Il paraît qu'à Paris c'est la même chose, d'après ceux qui y vont ou en reviennent, pas de charbon, pas de légumes, mais des malades. Cette fois c'est la guerre ; maintenant tout ceci me prouve que nous ne sommes ni gouvernés ni commandés. Plantez et semez, élevez poules, cochons, etc. Cela peut durer encore un an et ce sera alors en or ; les fermiers ont moins de privations car il me semble que vous allez toucher au quart d'heure du général japonais. Dans la campagne nous nous en tirons, mais sûrement les grandes agglomérations auront de mauvaises heures ; nous nous sommes moqués des Boches mais nous aussi nous tenons les cartes [de rationnement] et ce n'est pas fini.
Maintenant je pense que ça peut finir, mais il y aura quand même après de très mauvais jours. Je pense que vous ne tarderez pas à emblaver le jardin. Guite trouvera là un excellent dérivatif à son ennui et elle peut se rendre aussi utile qu'en apprenant la langue des hidalgos qui sont aussi tous des... porcos.
Ai mangé le canard, il était très bon ; il y en a des nuages ici, mais très sauvages.
Je vous embrasse bien fort, écrivez-moi toujours ici.
G. Breton.
Compatissez aux malheurs de Jean. Il ferait mieux d'exercer ses talents aux tranchées.

Vendredi, [lettre postée de Chalon le 23 février].

Ma chère Maman,
Rien de nouveau dans notre situation qui reste stationnaire ainsi que celle des malades ; en attendant le dégel est venu et c'est toujours autant.
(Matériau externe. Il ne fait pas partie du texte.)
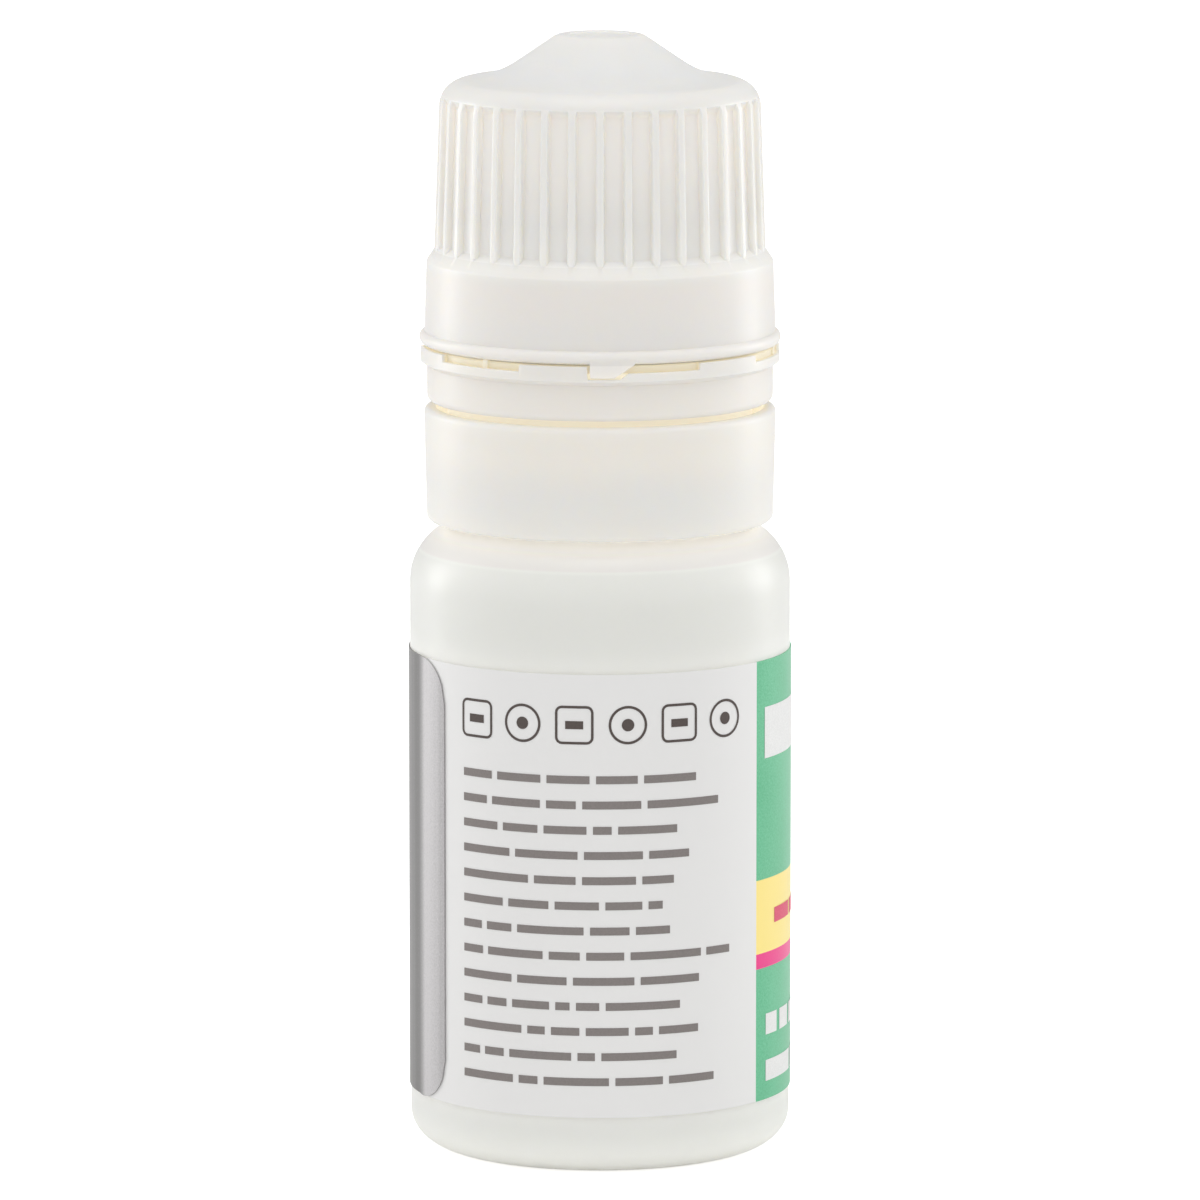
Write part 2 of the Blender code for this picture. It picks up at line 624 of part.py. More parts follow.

Nous ne pouvons rien dire au sujet de notre départ qui se fera sans doute aux premiers jours de mars. En attendant, cette rougeole nous aura toujours retardés d'au moins un mois, c'est toujours ça. Je ne sais pas du tout ce que l'on fera de nous, ni où l'on nous enverra. Enfin je vous dirai tout cela quand nous aurons quelques renseignements. Vous devez penser comme moi que toutes les mesures restrictives que l'on fait ne prouvent pas que nous ayons été malins jusque là ; tout va de mal en pis ; si cette année n'est pas tout à fait bonne, nous manquerons de blé et de pommes de terre, ça c'est certain. Donc emblavez ferme, on ne sait pas ce que l'avenir nous réserve, ni les sous-marins boches, ni les glorieuses offensives ; donc il faut prévoir que tout ne sera pas comme sur des roulettes ; déjà on supprime presque tous les trains de voyageurs en attendant de tous les supprimer ; les commerçants ici se lamentent parce que l'on ne peut plus rien expédier ; encore une conséquence de notre prévoyance, le menu de deux plats fait que lorsque l'on revient de l'exercice, il faut deux déjeuners pour avoir son compte et je crois que j'aimerais cent fois mieux être nourri à l'ordonnance plutôt que de payer les repas à des prix idiots et de voir un œuf se promener dans la sauce blanche ou rouge et un petit bout de viande avec des pommes frites pour 3 F, 3, 50 F.
C'est pour vous dire que vous ferez bien de faire comme la fourmi pendant la belle saison, d'avoir des mères poules [ill.], voire une vache et d'emblaver le jardin sans vous soucier des fleurs ni des allées ! Ceci n'est pas une blague mais gare le prochain hiver si nous ne sommes pas victorieux, ce que j'espère mais dont je ne suis pas certain, car les Boches font un effort aussi grand que le nôtre, alors...
Je vais bien, j'irai peut-être chasser dimanche pour oublier l'exercice et tout le fourbi.
Envoie-moi 150 F comme je t'ai dit dans l'autre lettre. Je n'ai pas eu de vos nouvelles cette semaine mais les correspondances ne vont pas très fort.
Je vous embrasse bien fort. Gabriel.